A veces, en lugar de permanecer pegados a la imagen idílica de nosotros mismos que creemos ver en el espejo o en los maravillosos muros de nuestras redes sociales, sería preferible que nos tropezásemos violentamente con la realidad y nos diésemos un baño de humildad para tratar de despejarnos.

La vida tiene momentos muy duros de sobrellevar y acostumbra a situarnos en encrucijadas que tienen difícil salida y que siempre nos obligan a tomar decisiones complicadas que, a su vez, implican renuncias importantes. No podemos tenerlo todo ni tampoco serlo todo. Pero, dentro de lo que podemos tener y de lo que podemos ser, deberíamos aprender a aceptar que todos podemos equivocarnos y que a veces perdemos nuestras apuestas.

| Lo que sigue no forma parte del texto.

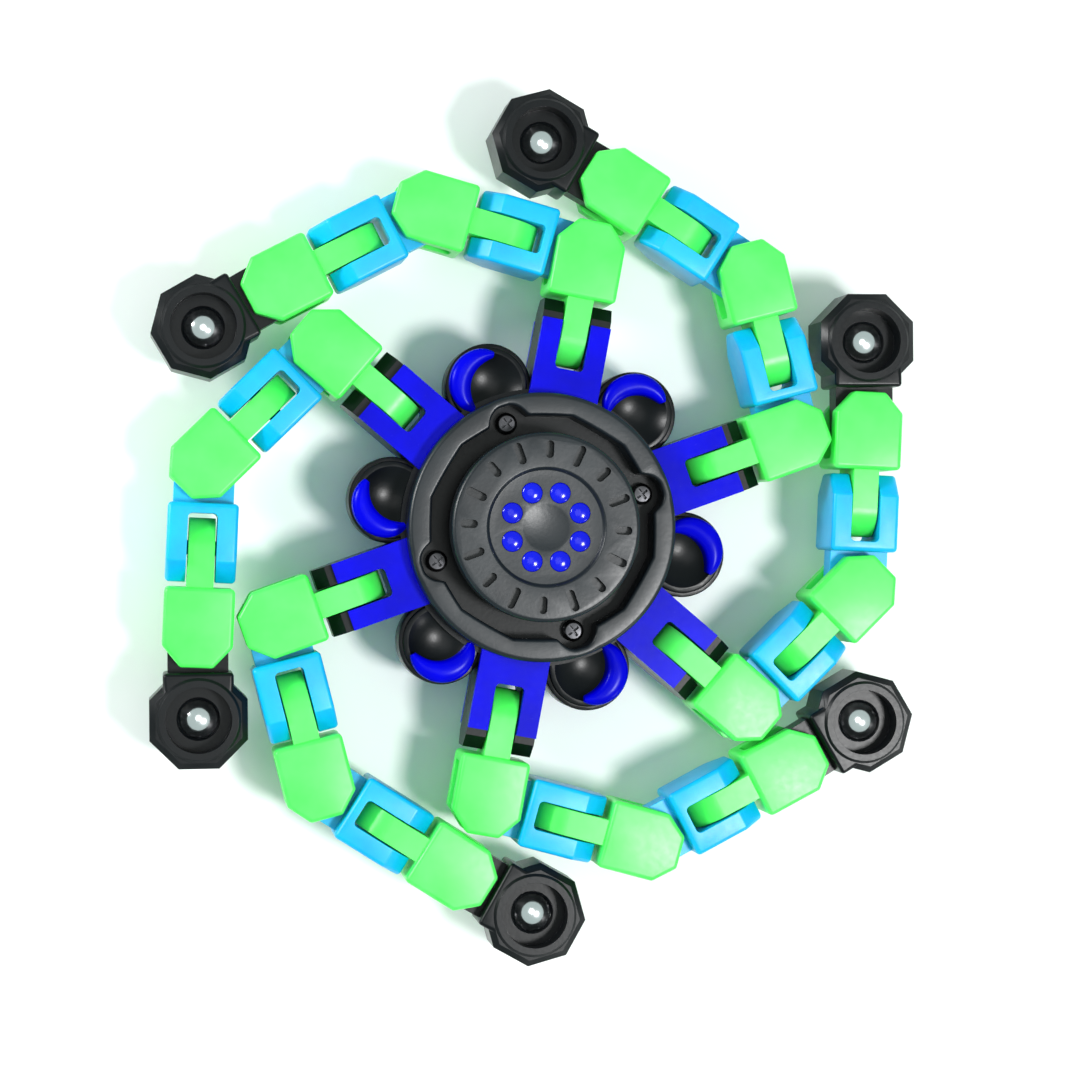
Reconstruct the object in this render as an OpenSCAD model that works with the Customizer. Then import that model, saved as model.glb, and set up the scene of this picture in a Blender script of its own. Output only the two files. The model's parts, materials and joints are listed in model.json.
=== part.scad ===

Somos meros aprendices en este oficio que es estar vivo e intentar seguir estándolo. No tratemos de creernos superhéroes invencibles ni nos sintamos más dignos por pasear nuestra prepotencia con una altivez impropia de seres mortales. Bajemos a la tierra, ensuciémonos las manos con ella y dejemos de comportarnos como niños en medio de una rabieta. La madurez que dan los años debería servirnos para responsabilizarnos de las personas que somos en realidad, con nuestras luces, pero también con todas nuestras sombras. El azar puede influir en nuestras vidas al sorprendernos con aquello que no esperamos, pero somos nosotros los únicos que podemos decidir qué hacemos con la sorpresa que ese azar nos ha traído. Y, en esa decisión, de nada nos servirá que optemos por disfrazar nuestras emociones ni tampoco que escondamos la cabeza debajo del ala. La realidad es la que es y hacernos trampas al solitario, sólo servirá para que nos la escondamos a nosotros mismos, nunca a los demás.